The reason we're calling them dimensions is because if you think about a table of data, when you try and plot on a graphic any of your data each of the columns is going to represent an individual dimension, for example, so we use this for big data visualisation. You've got big data, you want it to be littler so you get rid of some of the columns. Meaningful compression is an interesting one so later in the course we will talk a bit about common message for dimensionality reduction that goes beyond looking at a column of data and thinking, 'That's no good, let's get rid of it.' So, at this point you might be wondering whether getting rid of columns gets rid of the data and the answer would be yes if we didn't perform some mathematical transformation on it. So, we're going to have a look at something called 'principal components analysis' and what this does is it will take your data and it will generate a new set of columns which are made up of little pieces of all the other columns that you had before but capture as much information about the old data sets as the new one, as much information about the old one within the new one while reducing the number of overall columns you have. How it does this mathematically is it will take the space that your data is in and it will flip it all around so as to maximise information along certain axes and then you will reduce the number of columns you have by how much information is contained within each view, we say column, axis, dimension, whatever you want to call it. So, it's an information maximisation transformation and you then drop everything that's no good. That's principal components analysis. 

 

Now the maths behind that is pretty cool. You can do it in just a few lines of code in Python so part of that is why it's also used for instructor discovery, you can get an idea of how which columns were decided to be kept or which columns actually play a part in your final analysis when you perform a transformation like that that you can reverse.

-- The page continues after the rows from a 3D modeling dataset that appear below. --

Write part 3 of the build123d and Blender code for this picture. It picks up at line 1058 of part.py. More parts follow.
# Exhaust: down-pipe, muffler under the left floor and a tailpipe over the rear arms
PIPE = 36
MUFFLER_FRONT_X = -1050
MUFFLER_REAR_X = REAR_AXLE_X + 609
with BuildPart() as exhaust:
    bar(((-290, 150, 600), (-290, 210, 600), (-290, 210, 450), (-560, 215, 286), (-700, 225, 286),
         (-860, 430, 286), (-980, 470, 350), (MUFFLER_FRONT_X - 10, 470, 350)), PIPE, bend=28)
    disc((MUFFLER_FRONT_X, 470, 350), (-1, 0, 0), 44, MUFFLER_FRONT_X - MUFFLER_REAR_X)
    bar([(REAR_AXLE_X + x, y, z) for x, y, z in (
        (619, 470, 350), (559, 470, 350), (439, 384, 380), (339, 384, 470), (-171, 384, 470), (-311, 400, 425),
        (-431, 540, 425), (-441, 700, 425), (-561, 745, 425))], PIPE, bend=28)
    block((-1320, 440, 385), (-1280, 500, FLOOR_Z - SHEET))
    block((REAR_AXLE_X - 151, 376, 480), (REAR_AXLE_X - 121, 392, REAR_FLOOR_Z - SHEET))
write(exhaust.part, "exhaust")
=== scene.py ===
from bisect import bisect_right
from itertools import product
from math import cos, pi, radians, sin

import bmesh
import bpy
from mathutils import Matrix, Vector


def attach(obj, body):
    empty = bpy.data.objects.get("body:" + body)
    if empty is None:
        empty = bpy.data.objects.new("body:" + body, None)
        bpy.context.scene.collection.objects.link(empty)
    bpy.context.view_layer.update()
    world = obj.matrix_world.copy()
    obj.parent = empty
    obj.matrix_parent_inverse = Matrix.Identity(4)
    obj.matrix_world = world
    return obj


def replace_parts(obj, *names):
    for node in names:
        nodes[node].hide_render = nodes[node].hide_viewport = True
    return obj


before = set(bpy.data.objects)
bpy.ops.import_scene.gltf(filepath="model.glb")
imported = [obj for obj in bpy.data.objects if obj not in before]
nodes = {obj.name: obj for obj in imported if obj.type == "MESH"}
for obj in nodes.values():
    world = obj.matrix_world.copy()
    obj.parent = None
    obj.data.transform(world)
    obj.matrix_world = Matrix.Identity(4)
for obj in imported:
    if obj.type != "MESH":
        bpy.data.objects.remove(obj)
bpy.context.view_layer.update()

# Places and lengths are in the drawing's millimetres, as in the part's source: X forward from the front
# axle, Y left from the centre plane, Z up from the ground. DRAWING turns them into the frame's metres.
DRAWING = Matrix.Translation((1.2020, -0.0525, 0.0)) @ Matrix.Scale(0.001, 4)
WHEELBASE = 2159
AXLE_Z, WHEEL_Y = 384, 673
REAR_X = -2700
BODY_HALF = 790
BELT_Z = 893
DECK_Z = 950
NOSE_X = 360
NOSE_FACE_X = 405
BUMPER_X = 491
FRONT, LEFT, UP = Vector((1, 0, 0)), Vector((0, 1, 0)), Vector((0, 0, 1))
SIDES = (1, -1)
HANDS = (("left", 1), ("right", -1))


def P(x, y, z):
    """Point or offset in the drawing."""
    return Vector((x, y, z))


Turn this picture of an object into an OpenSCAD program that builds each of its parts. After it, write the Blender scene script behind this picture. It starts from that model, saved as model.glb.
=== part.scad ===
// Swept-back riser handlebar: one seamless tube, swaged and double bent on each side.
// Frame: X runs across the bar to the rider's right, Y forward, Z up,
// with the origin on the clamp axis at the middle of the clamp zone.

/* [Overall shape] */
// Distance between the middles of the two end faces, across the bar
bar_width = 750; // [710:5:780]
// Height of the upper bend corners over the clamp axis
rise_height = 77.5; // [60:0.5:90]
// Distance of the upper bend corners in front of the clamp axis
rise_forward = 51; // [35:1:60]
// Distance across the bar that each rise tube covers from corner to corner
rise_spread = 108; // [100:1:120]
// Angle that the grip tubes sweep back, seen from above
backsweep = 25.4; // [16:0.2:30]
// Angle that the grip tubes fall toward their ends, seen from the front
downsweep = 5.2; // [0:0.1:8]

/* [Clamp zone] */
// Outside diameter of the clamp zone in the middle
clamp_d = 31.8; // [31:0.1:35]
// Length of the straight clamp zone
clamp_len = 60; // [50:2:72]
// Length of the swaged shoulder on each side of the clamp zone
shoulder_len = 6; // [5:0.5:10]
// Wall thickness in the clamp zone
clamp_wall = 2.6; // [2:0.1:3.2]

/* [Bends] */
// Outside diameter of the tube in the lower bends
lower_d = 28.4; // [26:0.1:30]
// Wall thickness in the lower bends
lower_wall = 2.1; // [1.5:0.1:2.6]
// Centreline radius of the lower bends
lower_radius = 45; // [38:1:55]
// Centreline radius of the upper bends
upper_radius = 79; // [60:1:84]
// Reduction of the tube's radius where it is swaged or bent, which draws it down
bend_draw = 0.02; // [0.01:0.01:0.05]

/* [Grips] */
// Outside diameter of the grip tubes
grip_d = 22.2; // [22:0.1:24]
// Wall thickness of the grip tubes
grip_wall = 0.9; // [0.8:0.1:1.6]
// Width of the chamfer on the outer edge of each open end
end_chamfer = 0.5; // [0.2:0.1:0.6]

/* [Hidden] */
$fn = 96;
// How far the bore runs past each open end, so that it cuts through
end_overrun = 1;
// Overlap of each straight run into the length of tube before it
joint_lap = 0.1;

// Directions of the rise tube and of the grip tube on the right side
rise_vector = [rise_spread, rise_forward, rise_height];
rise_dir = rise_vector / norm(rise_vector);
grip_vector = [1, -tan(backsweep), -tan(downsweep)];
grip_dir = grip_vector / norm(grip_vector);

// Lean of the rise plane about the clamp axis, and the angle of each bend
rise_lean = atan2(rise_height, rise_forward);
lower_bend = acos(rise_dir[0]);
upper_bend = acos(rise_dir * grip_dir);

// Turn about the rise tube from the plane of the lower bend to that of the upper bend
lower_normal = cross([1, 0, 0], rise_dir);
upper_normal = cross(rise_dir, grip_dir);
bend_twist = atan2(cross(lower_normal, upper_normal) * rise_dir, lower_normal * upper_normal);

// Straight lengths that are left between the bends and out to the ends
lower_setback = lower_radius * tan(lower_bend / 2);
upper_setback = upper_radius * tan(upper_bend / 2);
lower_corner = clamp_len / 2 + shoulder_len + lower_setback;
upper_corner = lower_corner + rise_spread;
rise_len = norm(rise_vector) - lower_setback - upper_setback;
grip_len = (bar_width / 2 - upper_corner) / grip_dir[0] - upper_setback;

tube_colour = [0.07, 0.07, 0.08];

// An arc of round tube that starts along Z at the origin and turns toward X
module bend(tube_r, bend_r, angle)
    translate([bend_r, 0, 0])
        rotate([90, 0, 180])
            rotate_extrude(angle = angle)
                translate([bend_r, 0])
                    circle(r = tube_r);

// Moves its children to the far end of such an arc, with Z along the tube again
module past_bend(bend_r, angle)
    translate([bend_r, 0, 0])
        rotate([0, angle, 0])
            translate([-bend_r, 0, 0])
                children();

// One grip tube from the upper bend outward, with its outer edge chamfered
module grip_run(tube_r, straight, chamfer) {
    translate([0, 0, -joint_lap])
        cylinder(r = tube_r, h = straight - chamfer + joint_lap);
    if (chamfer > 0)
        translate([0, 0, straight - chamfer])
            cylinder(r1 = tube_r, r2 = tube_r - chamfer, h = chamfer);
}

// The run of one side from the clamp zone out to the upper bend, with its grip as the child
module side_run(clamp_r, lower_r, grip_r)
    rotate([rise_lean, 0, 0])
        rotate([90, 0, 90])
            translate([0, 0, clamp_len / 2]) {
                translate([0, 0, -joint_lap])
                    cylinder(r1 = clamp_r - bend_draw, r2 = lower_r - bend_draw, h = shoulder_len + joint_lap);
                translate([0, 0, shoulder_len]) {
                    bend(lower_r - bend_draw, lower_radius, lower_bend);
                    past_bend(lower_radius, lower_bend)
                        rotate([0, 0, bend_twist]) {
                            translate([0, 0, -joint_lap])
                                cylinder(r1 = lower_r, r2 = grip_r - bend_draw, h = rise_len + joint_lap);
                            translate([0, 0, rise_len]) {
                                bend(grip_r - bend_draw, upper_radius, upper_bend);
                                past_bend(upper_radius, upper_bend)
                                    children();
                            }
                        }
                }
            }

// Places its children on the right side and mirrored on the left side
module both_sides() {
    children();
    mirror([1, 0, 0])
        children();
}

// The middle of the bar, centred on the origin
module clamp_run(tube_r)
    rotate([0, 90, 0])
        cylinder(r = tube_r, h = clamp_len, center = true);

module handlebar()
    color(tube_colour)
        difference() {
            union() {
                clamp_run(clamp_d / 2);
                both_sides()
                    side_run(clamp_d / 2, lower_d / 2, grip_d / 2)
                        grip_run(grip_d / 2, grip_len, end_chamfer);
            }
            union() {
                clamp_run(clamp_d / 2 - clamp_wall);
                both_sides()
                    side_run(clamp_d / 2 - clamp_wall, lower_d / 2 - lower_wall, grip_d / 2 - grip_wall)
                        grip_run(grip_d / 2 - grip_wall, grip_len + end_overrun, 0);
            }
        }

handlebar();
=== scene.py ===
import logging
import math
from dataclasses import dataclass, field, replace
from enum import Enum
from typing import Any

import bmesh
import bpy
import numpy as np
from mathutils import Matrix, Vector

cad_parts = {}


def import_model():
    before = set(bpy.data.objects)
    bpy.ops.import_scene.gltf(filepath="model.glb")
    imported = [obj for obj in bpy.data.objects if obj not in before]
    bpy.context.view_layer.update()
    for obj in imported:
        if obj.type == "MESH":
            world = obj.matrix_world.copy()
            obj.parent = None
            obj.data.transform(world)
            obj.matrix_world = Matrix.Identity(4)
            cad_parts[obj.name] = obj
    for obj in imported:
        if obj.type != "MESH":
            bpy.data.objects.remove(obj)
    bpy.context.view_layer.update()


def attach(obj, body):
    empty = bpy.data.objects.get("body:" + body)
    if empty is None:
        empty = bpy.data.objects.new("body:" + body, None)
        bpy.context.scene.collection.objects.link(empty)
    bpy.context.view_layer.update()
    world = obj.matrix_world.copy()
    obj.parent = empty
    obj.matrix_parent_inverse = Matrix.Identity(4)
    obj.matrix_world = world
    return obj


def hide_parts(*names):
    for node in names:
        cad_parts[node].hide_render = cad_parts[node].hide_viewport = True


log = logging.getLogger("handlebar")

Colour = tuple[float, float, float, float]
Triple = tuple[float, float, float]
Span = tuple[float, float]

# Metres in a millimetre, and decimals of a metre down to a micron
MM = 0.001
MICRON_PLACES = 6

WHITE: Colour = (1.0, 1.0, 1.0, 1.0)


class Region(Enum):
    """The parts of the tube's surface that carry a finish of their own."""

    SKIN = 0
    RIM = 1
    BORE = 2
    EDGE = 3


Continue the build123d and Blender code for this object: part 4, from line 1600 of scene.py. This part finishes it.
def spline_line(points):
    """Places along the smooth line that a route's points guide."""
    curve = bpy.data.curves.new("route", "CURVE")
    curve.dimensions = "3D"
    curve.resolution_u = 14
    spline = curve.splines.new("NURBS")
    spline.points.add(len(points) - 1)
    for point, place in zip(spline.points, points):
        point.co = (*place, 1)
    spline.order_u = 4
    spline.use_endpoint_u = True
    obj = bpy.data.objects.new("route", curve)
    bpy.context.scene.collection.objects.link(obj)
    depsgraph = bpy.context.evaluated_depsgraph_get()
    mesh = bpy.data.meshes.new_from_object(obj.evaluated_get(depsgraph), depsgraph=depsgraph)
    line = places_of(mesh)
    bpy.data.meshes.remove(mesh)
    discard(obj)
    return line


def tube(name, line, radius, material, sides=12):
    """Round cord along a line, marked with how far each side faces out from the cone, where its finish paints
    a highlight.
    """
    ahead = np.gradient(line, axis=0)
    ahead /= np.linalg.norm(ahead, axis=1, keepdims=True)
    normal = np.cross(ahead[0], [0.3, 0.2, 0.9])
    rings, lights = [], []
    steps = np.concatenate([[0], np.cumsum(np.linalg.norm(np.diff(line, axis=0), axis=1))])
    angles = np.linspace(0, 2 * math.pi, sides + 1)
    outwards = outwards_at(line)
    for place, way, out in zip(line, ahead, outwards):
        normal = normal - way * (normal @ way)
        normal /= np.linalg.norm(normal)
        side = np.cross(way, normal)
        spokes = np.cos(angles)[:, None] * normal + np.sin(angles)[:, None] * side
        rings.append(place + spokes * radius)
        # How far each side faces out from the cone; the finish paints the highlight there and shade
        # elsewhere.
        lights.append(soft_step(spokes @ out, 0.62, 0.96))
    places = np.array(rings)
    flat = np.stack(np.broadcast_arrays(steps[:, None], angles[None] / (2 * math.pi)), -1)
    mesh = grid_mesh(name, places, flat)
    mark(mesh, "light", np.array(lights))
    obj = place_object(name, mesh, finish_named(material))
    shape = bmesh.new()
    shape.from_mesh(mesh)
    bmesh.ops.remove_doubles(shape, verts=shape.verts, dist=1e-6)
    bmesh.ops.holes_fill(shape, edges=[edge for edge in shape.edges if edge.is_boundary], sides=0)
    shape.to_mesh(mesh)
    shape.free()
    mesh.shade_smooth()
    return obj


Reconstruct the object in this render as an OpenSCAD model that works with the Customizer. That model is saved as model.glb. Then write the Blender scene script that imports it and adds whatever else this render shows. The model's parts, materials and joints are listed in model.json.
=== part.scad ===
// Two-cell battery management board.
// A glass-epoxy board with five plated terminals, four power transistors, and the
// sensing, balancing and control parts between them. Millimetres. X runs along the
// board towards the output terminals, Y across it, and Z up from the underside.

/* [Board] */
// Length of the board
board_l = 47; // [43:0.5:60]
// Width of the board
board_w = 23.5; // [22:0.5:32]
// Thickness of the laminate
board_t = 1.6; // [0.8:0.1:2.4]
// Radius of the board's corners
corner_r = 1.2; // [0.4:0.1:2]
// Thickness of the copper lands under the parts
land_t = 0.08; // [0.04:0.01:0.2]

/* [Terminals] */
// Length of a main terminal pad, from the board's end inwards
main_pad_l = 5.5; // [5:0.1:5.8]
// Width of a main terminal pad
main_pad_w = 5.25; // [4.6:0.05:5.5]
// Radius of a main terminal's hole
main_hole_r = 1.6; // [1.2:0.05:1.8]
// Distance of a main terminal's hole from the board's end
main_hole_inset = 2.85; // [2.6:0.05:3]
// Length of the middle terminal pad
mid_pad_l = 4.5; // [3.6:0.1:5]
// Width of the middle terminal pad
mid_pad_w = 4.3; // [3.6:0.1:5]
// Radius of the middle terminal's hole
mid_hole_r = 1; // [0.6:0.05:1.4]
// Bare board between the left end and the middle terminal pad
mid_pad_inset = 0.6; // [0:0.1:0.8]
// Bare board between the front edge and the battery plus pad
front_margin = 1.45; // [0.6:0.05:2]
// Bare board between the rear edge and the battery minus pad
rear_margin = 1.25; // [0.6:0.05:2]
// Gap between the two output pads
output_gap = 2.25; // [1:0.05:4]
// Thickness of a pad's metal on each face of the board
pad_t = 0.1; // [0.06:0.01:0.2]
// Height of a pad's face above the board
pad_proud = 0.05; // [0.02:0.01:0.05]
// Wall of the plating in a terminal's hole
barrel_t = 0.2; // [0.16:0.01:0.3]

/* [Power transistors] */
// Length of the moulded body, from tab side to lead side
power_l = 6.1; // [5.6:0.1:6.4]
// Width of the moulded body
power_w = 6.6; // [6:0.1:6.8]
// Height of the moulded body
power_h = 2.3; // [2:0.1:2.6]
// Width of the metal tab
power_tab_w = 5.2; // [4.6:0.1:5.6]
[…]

And then feature elicitation, which is a predictor in your data for some problem that you have. So, the reason it's unsupervised learning is that you were always going to lose some amount of information when you delete a column of data. There is no correct answer, there is only a best possible answer that you can obtain. So, the questions that we're going to be asking for regression are things such as how much, how many, with what frequency, what score, what numbers. Classification as always is important. What group do I put this in? Which category, which class, which this, which that? Then clustering is about ascribing your data, there's not really an inferential step within clustering. It's just about ascribing common attributes.